1. Crimes were actions that the community prohibited under the will of God and punished in its name. Murder (Exo 21:12), adultery (Lev 20:10; Deu 22:22), and the kidnapping of persons for sale outside Israel (Exo 21:16) are examples of crimes. These offenses resulted in the punishment of the guilty party by the community as a community (Exo 21:12-16).
2. Torts were civil wrongs that resulted in an action by the injured party against the party who had wronged him. Assault (Exo 21:18-27), the seduction of an unmarried or betrothed girl (Exo 22:16-17), and theft of animals or other property (Exo 22:1-4) are examples of torts. Conviction resulted in the guilty party paying damages to the injured party (Exo 21:18-27).
3. Family law did not involve the courts, but the head of the household administered it in the home. Divorce (Deu 24:1-4), the making of slavery permanent (Exo 21:1-6), and adoption (cf. Gen 15:2; Gen 30:3; Gen 48:5; Gen 48:12; 2Sa 7:14; Psa 2:7) are examples. In these cases the head of the household acted unilaterally. He did not, however, have the power of life or death. [Note: See Anthony Phillips, Ancient Israel’s Criminal Law; and idem, "Some Aspects of Family Law in Pre-Exilic Israel," Vetus Testamentum 23 (1973):349-361, for further discussion of these categories.]

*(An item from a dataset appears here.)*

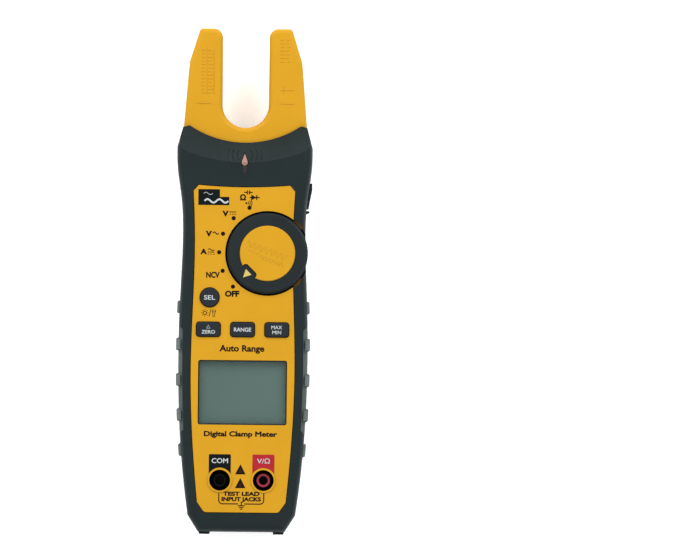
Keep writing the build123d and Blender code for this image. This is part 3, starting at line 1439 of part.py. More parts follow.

God gave the Mosaic Law to the Israelites for several purposes:
1. To reveal the holiness of God (1Pe 1:15)
2. To reveal the sinfulness of man (Gal 3:19)
3. To reveal the standard of holiness required of those in fellowship with God (Psa 24:3-5)
4. To supervise physical, mental, and spiritual development of redeemed Israelites until they should come to maturity in Christ (Gal 3:24; Psa 119:71-72)
5. To be the unifying principle that made the establishment of the nation possible (Exo 19:5-8; Deu 5:27-28)
6. To separate Israel from the nations to become a kingdom of priests (Exo 19:5-6; Exo 31:13)
7. To make provision for forgiveness of sins and restoration to fellowship (Leviticus 1-7)
8. To make provision for a redeemed people to worship by observing and participating in the yearly festivals (Leviticus 23)
9. To provide a test whether one was in the kingdom (theocracy) over which God ruled (Deuteronomy 28)
10. To reveal Jesus Christ.
J. Dwight Pentecost concluded his article on the purpose of the Law, from which I took the preceding 10 points, by pointing out the following.
". . . there was in the Law that which was revelatory of the holiness of God. . . ." There was also ". . . that in the Law which was regulatory." [Note: J. Dwight Pentecost, "The Purpose of the Law," Bibliotheca Sacra 128:511 (July-September 1971):233. See also idem, Thy Kingdom . . ., pp. 88-93.]
"It is extremely important to remember that the Law of Moses was given to a redeemed people, not to redeem a people." [Note: Ibid., p. 87. Cf. Johnson, p. 68.]
". . . it is also possible that the Pentateuch has intentionally included this selection of laws for another purpose, that is, to give the reader an understanding of the nature of the Mosaic Law and God’s purpose in giving it to Israel. Thus it is possible to argue that the laws in the Pentateuch are not there to tell the reader how to live but rather to tell the reader how Moses was to live under the law.
"This understanding of the purpose of the laws in the Pentateuch is supported by the observation that the collections of laws in the Pentateuch appear to be incomplete and selective. The Pentateuch as such is not designed as a source of legal action. That the laws in the Pentateuch are incomplete is suggested by the fact that many aspects of ordinary community life are not covered in these laws." [Note: Sailhamer, "The Mosaic . . .," pp. 244, 245.]
A movement that has gained some followers, especially in the United States, is the Christian Reconstruction movement, also known as the theonomy movement, and the Chalcedon school. Its central thesis is that God intended the Mosaic Law to be normative for all people for all time. Its advocates look forward to a day when Christians will govern everyone using the Old Testament as the law book. Reconstructionism rests on three foundational points: presuppositional apologetics, theonomy (lit. the rule of God), and postmillennialism. The main flaw in this system, from my perspective, is failure to distinguish God’s purposes for Israel from His purposes for the church. [Note: For a popular introduction to this movement, see Rodney Clapp, "Democracy as Heresy," Christianity Today (February 20, 1987), pp. 17-23. See also Robert Lightner, "Theological Perspectives on Theonomy," Bibliotheca Sacra 143:569 (January-March 1986):26-36; 143:570 (April-June 1986):134-45; and 143:571 (July-September 1986):228-45, for a scholarly dispensational critique; and Meredith Kline, "Comments on an Old-New Error," Westminster Theological Journal 41:1 (Fall 1978):172-89, for a scholarly reformed evaluation of the movement. The essay by Douglas Chismar and David Raush, "Regarding Theonomy: An Essay of Concern," Journal of the Evangelical Theological Society 27:3 (September 1984):315-23, is also helpful.]
"Theonomy used to be an attractive lens through which to read Scripture for many Christians, particularly in Reformed and Pentecostal circles in the 1970s and into the 1990s, among those who looked with horror at the secularization of society and longed for a more powerful Christian influence. Fortunately, as we begin the twenty-first century this movement has lost significant influence." [Note: Longman and Dillard, p. 76.]